You may have noticed—probably not—that I’ve been absent from this blog for some time, minus a few desperate (very desperate) posts about eBay auctions I’d set up in a move to dump large amounts of comic books, thereby freeing space in my apartment that is 1) this big: [ ] and 2) shared with a girlfriend, her possessions, and a cat.

Here’s the thing: the eBay stuff is telling. The great Glunders comic book sell-off wasn’t just about space (or the ability to pay for food, DVR service, Wellness®-brand chicken-crab-and-herring-flavored Healthy Indulgence® sliced cat entrées). It was about a creeping dissatisfaction that bubbled eventually into full-blown malaise. One year later, DC Comics’ New 52 initiative had proven to be a colossal disappointment and I took to reading Tucker Stone’s weekly columns at The Comics Journal in which he towers over a smattering of books, shoves a finger to the back of his gullet and spews over them bile so acidic that, by the end of each entry, the very idea of drawings on paper seems almost painfully ridiculous. These columns are hilarious and very sharp—they’re potentially fatal for any beleagured fan of superhero comics wondering why (“oh why!”) Superman can’t punch things more interestingly every month. And so they were, actually, quite fatal for me.

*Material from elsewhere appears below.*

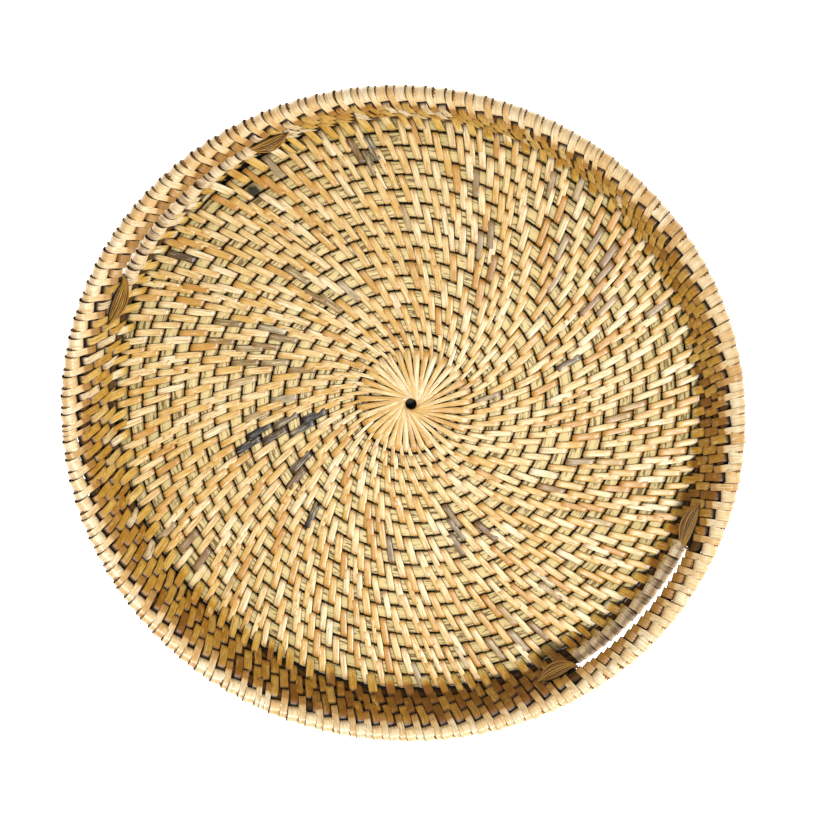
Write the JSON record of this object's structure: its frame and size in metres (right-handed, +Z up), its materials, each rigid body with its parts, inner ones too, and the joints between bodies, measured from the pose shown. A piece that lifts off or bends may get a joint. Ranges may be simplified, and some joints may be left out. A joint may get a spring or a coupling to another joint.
{
  "type": "winnowing basket",
  "caption": "Shallow round tray of coiled rattan bound with peel strips, with a low leaning wall, a wrapped rim and a hand slot on each side, for winnowing grain or carrying.",
  "frame": {"origin": "centre of the underside of the floor, on the surface that the tray stands on", "axes": "+Z up; +X through the middle of the right hand slot, and -X through the left one; +Y completes a right-handed frame"},
  "size_m": [0.4008, 0.4004, 0.0492],
  "materials": {
    "floor_cane": "split rattan cane, dry, fine grain along its length",
    "wall_cane": "split rattan cane, dry, fine grain along its length",
    "rim_cane": "round rattan cane, dry",
    "floor_peel": "rattan peel strips, satin, cream to orange-brown with a few dark stained ones",
    "wall_peel": "rattan peel strips, satin, mustard to brown",
    "rim_peel": "wide rattan peel wraps, smooth and slightly glossy, light",
    "binding_peel": "twisted rattan peel strands, mustard brown"
  },
  "bodies": {
    "root": {"centre_coil": "floor_cane", "centre_stitches": "floor_peel", "corner_stitches": "wall_peel", "end_binding_left_a": "binding_peel", "end_binding_left_b": "binding_peel", "end_binding_right_a": "binding_peel", "end_binding_right_b": "binding_peel", "floor_core_1": "floor_cane", "floor_core_2": "floor_cane", "floor_core_3": "floor_cane", "floor_core_4": "floor_cane", "floor_core_5": "floor_cane", "floor_stitches_1": "floor_peel", "floor_stitches_2": "floor_peel", "floor_stitches_3": "floor_peel", "floor_stitches_4": "floor_peel", "floor_stitches_5": "floor_peel", "foot_stitches": "floor_peel", "rim_hoop": "rim_cane", "rim_stitches": "rim_peel", "rim_wraps": "rim_peel", "slot_edge_wrap_left": "rim_peel", "slot_edge_wrap_right": "rim_peel", "wall_hoop_1": "wall_cane", "wall_hoop_2": "wall_cane", "wall_hoop_3_back": "wall_cane", "wall_hoop_3_front": "wall_cane", "wall_hoop_4": "wall_cane", "wall_stitches_1": "wall_peel", "wall_stitches_2": "wall_peel", "wall_stitches_3": "wall_peel"}
  },
  "joints": []
}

If it all seems a little dramatic—it is—or overstated, consider a scenario in which an encroaching anxiety or niggling doubt cut the legs out from under your favorite hobby or “intellectual” pursuit. For a very passionate time in my life, books starring Batman or the Justice League were mind-expanding and otherwise totally satisfying, more so than paintings at a museum, complex novels, or the best examples of independent film which I also tried to supplement my media diet with. The stories, after all, are modern myth—right?

They’re also, at their worst, the mental detritus of unimpressive men and women working for staggeringly gigantic corporations. Inspired or not, they must fill X pages every month. And in the case of a shaky mandate from up top (see: New 52, the Green Lantern movie, 50,000 other examples), the stories can be ruinous: What DC’s New 52 did, in effect, was destroy a more-or-less cohesive, more-or-less beloved fictional universe, replacing it with something that is equal parts stale and confusing. It is stale-fusing. Rather than part with the past in favor of moving in an exciting new direction, it’s actually highlighted the most boring elements of the old DCU: an over-reliance on uninspired origin tales and familiar themes, an inability to tell stories that felt in the least bit consequential, etc. Superman’s younger now, and a video game-playing blogger, but for what? The stories he stars in now are general fluff, for the most part—though Grant Morrison’s packed a few interesting ideas into his New 52 “Action Comics,” even the majority of those stories feel overly familiar. The George Perez-helmed early issues of New 52 “Superman” had the titular hero battling generic monsters, brushing up against a similar breed of flat romantic drama he’s faced as Clark Kent time and time again, and new writer Scott Lobdell’s handling of his universe (and “Superboy”) could hardly be more wooden.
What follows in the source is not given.